Since carbon dioxide emissions result from fossil fuel combustion to provide heating and cooling in a building, smart and efficient designs coupled with regular maintenance can reduce the volume of carbon dioxide produced.

BIM (Building Information Modelling) is being increasingly favoured by MEP engineers to help design energy-efficient HVAC systems. For greater success, it becomes crucial to employ BIM-trained personnel early in the HVAC design process to ensure the accuracy and reliability of the final design. Since 3D graphics are connected to data-rich intelligent objects that host component specification, modifications made on one component are automatically updated wherever that component appears. Therefore, HVAC design changes are easier and more efficient for HVAC designers adept at working with BIM technology.

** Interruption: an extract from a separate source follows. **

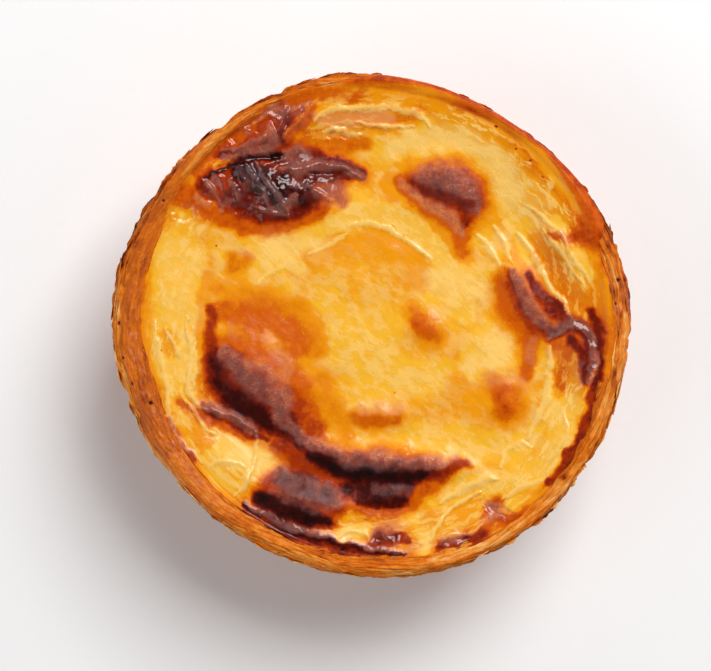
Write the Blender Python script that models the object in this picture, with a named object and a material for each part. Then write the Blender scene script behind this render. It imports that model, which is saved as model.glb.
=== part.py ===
"""Portuguese custard tart: a cup of laminated pastry, baked in a small flared tin, filled with egg custard.

The tart stands on its flat base with +Z up, and the origin is the middle of that base. It is two solids,
the pastry cup and the custard in it. Both are stacks of closed loops, so every shape is a radius and a
height worked out from the angle round the tart.
"""

import math

import bmesh
import bpy

MM = 0.001
SIDES = 84

# Driving dimensions, in millimetres.
RIM_RADIUS = 36.7
BASE_RADIUS = 25.2
HEIGHT = 26.0
BASE_CORNER = 3.4
FOOT_TUCK = 2.6
WALL_BELLY = 0.9
CUSTARD_RADIUS = 33.5
LIP_DROP = 3.4
CUSTARD_BELOW_RIM = 1.9
CONTACT_DROP = 0.7
WALL_AT_BASE = 2.8
FLOOR = 3.0
INNER_CORNER = 2.4
CUSTARD_SINK = 1.5
GAP = 0.3

# Uneven hand shaping: (waves round the tart, size in mm, angle of a crest in degrees).
RIM_WAVES = ((1, 0.12, 239), (2, 0.67, 160), (3, 0.13, 59), (4, 0.34, 8), (5, 0.2, 20))
CUSTARD_WAVES = ((1, 0.58, 51), (2, 0.73, 121), (3, 0.26, 62), (4, 0.15, 41), (5, 0.13, 35))
HEIGHT_WAVES = ((2, 0.28, 185), (3, 0.22, 20), (5, 0.16, 50), (8, 0.08, 12))
WALL_WAVES = ((3, 0.25, 100), (7, 0.16, 15), (11, 0.1, 4))

# Blisters and folds of the baked skin: (x, y, half length, half width, direction in degrees, rise), mm.
BLISTERS = (
    (-15.0, 20.5, 9.5, 4.6, -4, 2.0),
    (-14.5, 28.5, 5.5, 2.8, 35, 1.3),
    (11.0, 20.0, 6.5, 4.4, -22, 1.7),
    (23.0, 3.8, 7.5, 2.6, -55, 1.4),
    (30.2, -4.5, 5.0, 1.5, -86, 1.1),
    (-17.5, -6.5, 8.5, 5.2, -50, 1.7),
    (1.0, -19.6, 12.5, 2.3, -5, 1.9),
    (-10.0, -25.0, 6.5, 2.8, -14, 1.7),
    (1.5, -25.0, 6.5, 2.0, 8, 1.0),
    (18.8, -11.0, 4.0, 3.0, 60, 0.7),
    (7.5, -0.3, 2.8, 2.2, 0, 0.6),
    (0.8, -13.0, 4.2, 1.9, -5, 0.7),
    (27.5, 11.5, 4.5, 1.6, -50, 0.7),
    (-28.5, 4.0, 7.5, 2.6, 82, 0.7),
    (-20.5, -19.5, 5.0, 3.0, -30, 0.7),
)


def waves(angle, terms):
    """The sum of the waves in terms at this angle, in millimetres."""
    return sum(size * math.cos(count * (angle - math.radians(crest))) for count, size, crest in terms)


def smooth(share):
    """An S curve from 0 to 1."""
    share = min(max(share, 0.0), 1.0)
    return share * share * (3 - 2 * share)


def rim_radius(angle):
    return RIM_RADIUS + waves(angle, RIM_WAVES)


def rim_height(angle):
    return HEIGHT + waves(angle, HEIGHT_WAVES)


def custard_radius(angle):
    return CUSTARD_RADIUS + waves(angle, CUSTARD_WAVES)


def custard_edge_height(angle):
    """Where the custard meets the pastry, a little under the rim."""
    return rim_height(angle) - CUSTARD_BELOW_RIM


def outer_wall(angle, rise):
    """Radius of the outside at a share of the way from the base to the widest part of the rim."""
    straight = BASE_RADIUS + (rim_radius(angle) - BASE_RADIUS) * rise
    belly = (WALL_BELLY + waves(angle, WALL_WAVES)) * math.sin(math.pi * rise)
    return straight + belly


def inner_wall(angle, rise):
    """Radius of the inside at a share of the way from the pastry's floor to the custard's edge."""
    floor_radius = BASE_RADIUS - WALL_AT_BASE + 0.6
    straight = floor_radius + (custard_radius(angle) - floor_radius) * rise
    belly = (WALL_BELLY + 0.5 * waves(angle, WALL_WAVES)) * math.sin(math.pi * rise)
    return straight + belly


def blister_rise(x, y):
    """How far the blisters lift the skin at this place."""
    rise = 0.0
    for centre_x, centre_y, half_length, half_width, direction, height in BLISTERS:
        turn = math.radians(direction)
        along = (x - centre_x) * math.cos(turn) + (y - centre_y) * math.sin(turn)
        across = (y - centre_y) * math.cos(turn) - (x - centre_x) * math.sin(turn)
        rise += height * math.exp(-((along / half_length) ** 2) - (across / half_width) ** 2)
    return rise


def custard_height(angle, share):
    """Height of the baked skin, at a share of the way from the middle to the custard's edge."""
    radius = custard_radius(angle) * share
    sunk = HEIGHT - CUSTARD_BELOW_RIM - CUSTARD_SINK
    level = sunk + (custard_edge_height(angle) - sunk) * smooth((share - 0.72) / 0.28)
    hold_down = 1 - smooth((share - 0.86) / 0.14)
    return level + hold_down * blister_rise(radius * math.cos(angle), radius * math.sin(angle))


def loop_of(radius_and_height):
    """One closed loop of points round the tart, in metres."""
    points = []
    for side in range(SIDES):
        angle = 2 * math.pi * side / SIDES
        radius, height = radius_and_height(angle)
        points.append((radius * math.cos(angle) * MM, radius * math.sin(angle) * MM, height * MM))
    return points


def outside_loops():
    """The outside from the flat foot, round the corner of the tin and up to the widest part of the rim."""
    corner_ends = BASE_CORNER / (HEIGHT - LIP_DROP)
    corner = [corner_ends * share for share in (0, 0.2, 0.45, 0.72)]
    wall = [corner_ends + (1 - corner_ends) * step / 7 for step in range(8)]
    for rise in (*corner, *wall):

        def point(angle, rise=rise):
            tuck = FOOT_TUCK * max(0.0, 1 - rise / corner_ends) ** 2
            return outer_wall(angle, rise) - tuck, rise * (rim_height(angle) - LIP_DROP)

        yield point


def lip_loops():
    """The rounded lip, from the widest part over the top and down to where the custard starts."""
    for step in range(1, 7):
        turn = math.radians(24 * step)

        def point(angle, turn=turn):
            outer, inner = rim_radius(angle), custard_radius(angle)
            crest = inner + 0.56 * (outer - inner)
            if turn < math.pi / 2:
                return crest + (outer - crest) * math.cos(turn), rim_height(angle) - LIP_DROP * (1 - math.sin(turn))
            return crest + (crest - inner) * math.cos(turn), rim_height(angle) - CUSTARD_BELOW_RIM * (1 - math.sin(turn))

        yield point


def inside_loops():
    """The inner wall from the custard's edge down to the pastry's floor."""
    for step in range(5):
        rise = 1 - step / 5

        def point(angle, rise=rise):
            top = custard_edge_height(angle) - CONTACT_DROP
            low = FLOOR + INNER_CORNER
            return inner_wall(angle, rise), low + rise * (top - low)

        yield point
    yield lambda angle: (inner_wall(angle, 0) - 0.4, FLOOR + INNER_CORNER * 0.45)
    yield lambda angle: (inner_wall(angle, 0) - INNER_CORNER, FLOOR)


def custard_side_loops():
    """The custard's floor and side, a fine gap inside the pastry."""
    yield lambda angle: (inner_wall(angle, 0) - INNER_CORNER - 0.1, FLOOR + GAP)
    yield lambda angle: (inner_wall(angle, 0) - 0.4 - GAP, FLOOR + INNER_CORNER * 0.45 + GAP)
    for step in range(6):
        rise = step / 5

        def point(angle, rise=rise):
            top = custard_edge_height(angle) - CONTACT_DROP
            low = FLOOR + INNER_CORNER
            return inner_wall(angle, rise) - GAP * 1.3, low + rise * (top - low)

        yield point


def custard_top_loops():
    """The baked skin, from the edge in to the middle."""
    edge_share = 0.985
    rings = 15
    for ring in range(rings):
        share = edge_share * (1 - ring / rings)
        yield lambda angle, share=share: (custard_radius(angle) * share, custard_height(angle, share))


def stack(name, profile, colour, roughness):
    """A closed solid from loops that follow one another, its first and last loops closed by flat caps."""
    shape = bmesh.new()
    loops = [[shape.verts.new(point) for point in loop_of(place)] for place in profile]
    for lower, upper in zip(loops, loops[1:]):
        for side in range(SIDES):
            after = (side + 1) % SIDES
            shape.faces.new((lower[side], lower[after], upper[after], upper[side]))
    shape.faces.new(list(reversed(loops[0])))
    last_cap = shape.faces.new(loops[-1])
    bmesh.ops.poke(shape, faces=[last_cap])
    bmesh.ops.recalc_face_normals(shape, faces=shape.faces)
    mesh = bpy.data.meshes.new(name)
    shape.to_mesh(mesh)
    shape.free()
    mesh.shade_smooth()
    mesh.set_sharp_from_angle(angle=math.radians(50))
    piece = bpy.data.objects.new(name, mesh)
    bpy.context.scene.collection.objects.link(piece)
    piece.data.materials.append(finish(name, colour, roughness))
    return piece


def finish(name, colour, roughness):
    """A plain material: every surface of the tart is a matt or moist dielectric."""
    material = bpy.data.materials.new(name)
    material.use_nodes = True
    shader = material.node_tree.nodes["Principled BSDF"]
    shader.inputs["Base Color"].default_value = (*colour, 1)
    shader.inputs["Roughness"].default_value = roughness
    shader.inputs["Metallic"].default_value = 0
    return material


def make_pastry():
    profile = [*outside_loops(), *lip_loops(), *inside_loops()]
    return stack("pastry_shell", profile, (0.56, 0.24, 0.07), 0.6)


def make_custard():
    profile = [*custard_side_loops(), *custard_top_loops()]
    return stack("custard_filling", profile, (0.87, 0.49, 0.08), 0.35)


def main():
    for leftover in list(bpy.data.objects):
        bpy.data.objects.remove(leftover)
    tart = bpy.data.objects.new("tart", None)
    bpy.context.scene.collection.objects.link(tart)
    for piece in (make_pastry(), make_custard()):
        piece.parent = tart


main()
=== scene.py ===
"""Custard tart look: the custard's baked skin, the flaky pastry cup, its loose leaves and a studio stage.

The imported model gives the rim, the custard's edge and the base; everything finer is shaped here. Places on
the tart are in millimetres from its middle, +X to the right and +Y away, as (x, y) or (x, y, radius).
"""

import math

import bpy
import numpy as np
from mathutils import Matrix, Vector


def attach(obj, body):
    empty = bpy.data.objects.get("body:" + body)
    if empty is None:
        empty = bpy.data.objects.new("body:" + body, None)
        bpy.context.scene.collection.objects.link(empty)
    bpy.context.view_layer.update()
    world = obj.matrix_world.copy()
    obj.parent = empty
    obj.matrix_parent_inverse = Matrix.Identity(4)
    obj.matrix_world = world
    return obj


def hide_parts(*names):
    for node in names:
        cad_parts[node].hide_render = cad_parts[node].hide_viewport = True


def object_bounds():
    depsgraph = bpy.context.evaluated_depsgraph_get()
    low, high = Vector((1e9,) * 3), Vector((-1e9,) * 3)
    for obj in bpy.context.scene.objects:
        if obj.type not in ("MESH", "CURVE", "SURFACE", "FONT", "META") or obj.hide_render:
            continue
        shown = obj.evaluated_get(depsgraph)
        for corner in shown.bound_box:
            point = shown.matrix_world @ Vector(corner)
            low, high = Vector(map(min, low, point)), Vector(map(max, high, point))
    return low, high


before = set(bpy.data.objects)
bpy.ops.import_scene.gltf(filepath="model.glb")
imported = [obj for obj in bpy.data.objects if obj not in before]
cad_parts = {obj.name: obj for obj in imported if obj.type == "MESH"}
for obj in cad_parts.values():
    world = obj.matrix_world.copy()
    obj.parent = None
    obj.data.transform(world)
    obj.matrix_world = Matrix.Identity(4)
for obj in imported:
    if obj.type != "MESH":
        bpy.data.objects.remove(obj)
CAD_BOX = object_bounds()

bl_info = {
    "name": "Custard Tart Look",
    "version": (1, 0, 0),
    "blender": (4, 5, 0),
    "location": "View3D > Sidebar > Tart",
    "description": "Dresses the packed custard tart: scorched custard skin, flaky pastry, crumbs and stage",
    "category": "Object",
}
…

The use of BIM technology for HVAC systems is particularly helpful when HVAC designers download data to run HVAC load and performance calculations. Components can be moved, edited or modified to improve performance while the said changes are automatically updated on all drawings and other design services, including MEP shop drawing services. Using multiple views, ducting system design can be routed for efficient air flow and avoiding clashes with structural or electrical or plumbing elements. Clearances can be maintained adequately for all these elements and the placement of hangers and supports can follow industry codes and regulations with the use of parametric rules of geometry to warn the designer when a code is violated.

Seamless coordination and teamwork is essential between architects, HVAC designers, MEP consultants and contractors to efficiently design and build energy-efficient HVAC systems with minimal environmental impact. This collaborative effort, employing BIM technologies, is the way to move forward with efficient HVAC systems.